Devant votre mission d'information, M. Jean-Pierre Sueur, président de l'Association des maires de grandes villes de France, tout en se déclarant partisan du maintien des communes et des départements, a ainsi estimé que la montée en puissance des agglomérations devait s'accompagner de l'élection au suffrage universel des organes délibérants de ces structures, de plus en plus amenées à voter le taux de leurs impositions, sans avoir de légitimité.

Lors de l'examen en première lecture de la loi du 12 juillet 1999, l'Assemblée nationale avait envisagé un dispositif qui, concernant les seules communautés urbaines, aurait ouvert la voie à une désignation directe des délégués intercommunaux.

Après des débats approfondis tant à l'Assemblée nationale qu'au Sénat et au sein de la commission mixte paritaire, celle-ci a, en définitive, décidé de ne pas maintenir ce dispositif.

La proposition de l'Assemblée nationale lors de l'examen de la loi du 12 juillet 1999 : une désignation directe des délégués des communautés urbaines

Lors de l'examen en première lecture de la loi du 12 juillet 1999, l'Assemblée nationale avait prévu des modalités nouvelles de désignation des délégués des communautés urbaines, qui aurait eu lieu désormais à l'occasion de l'élection des conseillers municipaux. L'Assemblée nationale suggérait ainsi, pour les seules communautés urbaines , de s'engager dans la voie d'une élection au suffrage universel direct des délégués d'un établissement public de coopération intercommunale doté d'une fiscalité propre même si cette désignation ne devait pas être distincte de celle des conseillers municipaux.

Ce mécanisme aurait été limité aux seules communes d'au moins 3 500 habitants . Il aurait consisté à ce qu'au sein de chaque liste de candidats à l'élection municipale, soient " distingués " les candidats qui, une fois élus, auraient été appelés à devenir délégués de la commune au sein de la communauté urbaine. Chaque liste devait comporter autant de candidats appelés à devenir délégués que de sièges à pourvoir au sein de l'organe délibérant de la communauté urbaine pour représenter la commune. Les sièges de délégués auraient été répartis à la représentation proportionnelle entre les listes, au prorata du nombre de sièges obtenus par chacune d'entre elles au sein du conseil municipal. Une liste complémentaire aurait été établie lorsque le nombre de sièges de délégués au sein du conseil aurait été supérieur à celui des conseillers municipaux. Le texte adopté par l'Assemblée nationale renvoyait, par ailleurs, aux dispositions applicables aux conseillers municipaux pour les cas de vacance ou de démission ( article L. 2121-21 du code général des collectivités territoriales).

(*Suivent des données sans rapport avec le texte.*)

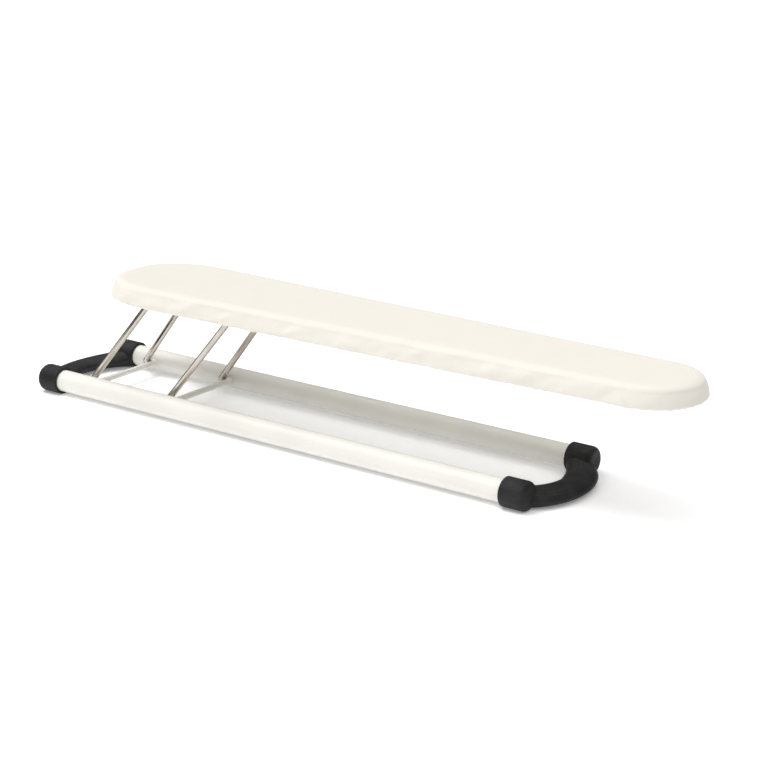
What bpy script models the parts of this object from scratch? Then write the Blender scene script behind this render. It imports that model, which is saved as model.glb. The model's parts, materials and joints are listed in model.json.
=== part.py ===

Cette rédaction soulevait des difficultés réelles qui ont été mises en évidence par les travaux du Sénat 333( * ) . D'une part, elle introduisait une différence de régime dans le mode de désignation entre les communes de plus de 3 500 habitants et les autres. Auraient siégé au sein de l'organe délibérant des délégués procédant de l'élection directe alors que d'autres seraient issus des conseils municipaux. Outre le problème de principe que pouvait poser cette différence de régime juridique pour des délégués d'un même organe délibérant, les communes de moins de 3.500 habitants auraient pu subir un affaiblissement de leur position au sein de celui-ci. Cette disposition aurait également eu des effets sur la situation des conseillers municipaux eux-mêmes dont certains seulement auraient, pour toute la durée du mandat municipal, eu vocation à siéger au sein du conseil de la communauté urbaine. Enfin, outre celles liées à l'organisation du scrutin, plusieurs difficultés pratiques auraient dû être surmontées : le cas des communes ne faisant pas partie de la communauté urbaine au moment du scrutin ; celui d'une communauté urbaine se créant à échéance éloignée du renouvellement des conseils municipaux ; la situation résultant d'une démission d'un délégué en cours de mandat.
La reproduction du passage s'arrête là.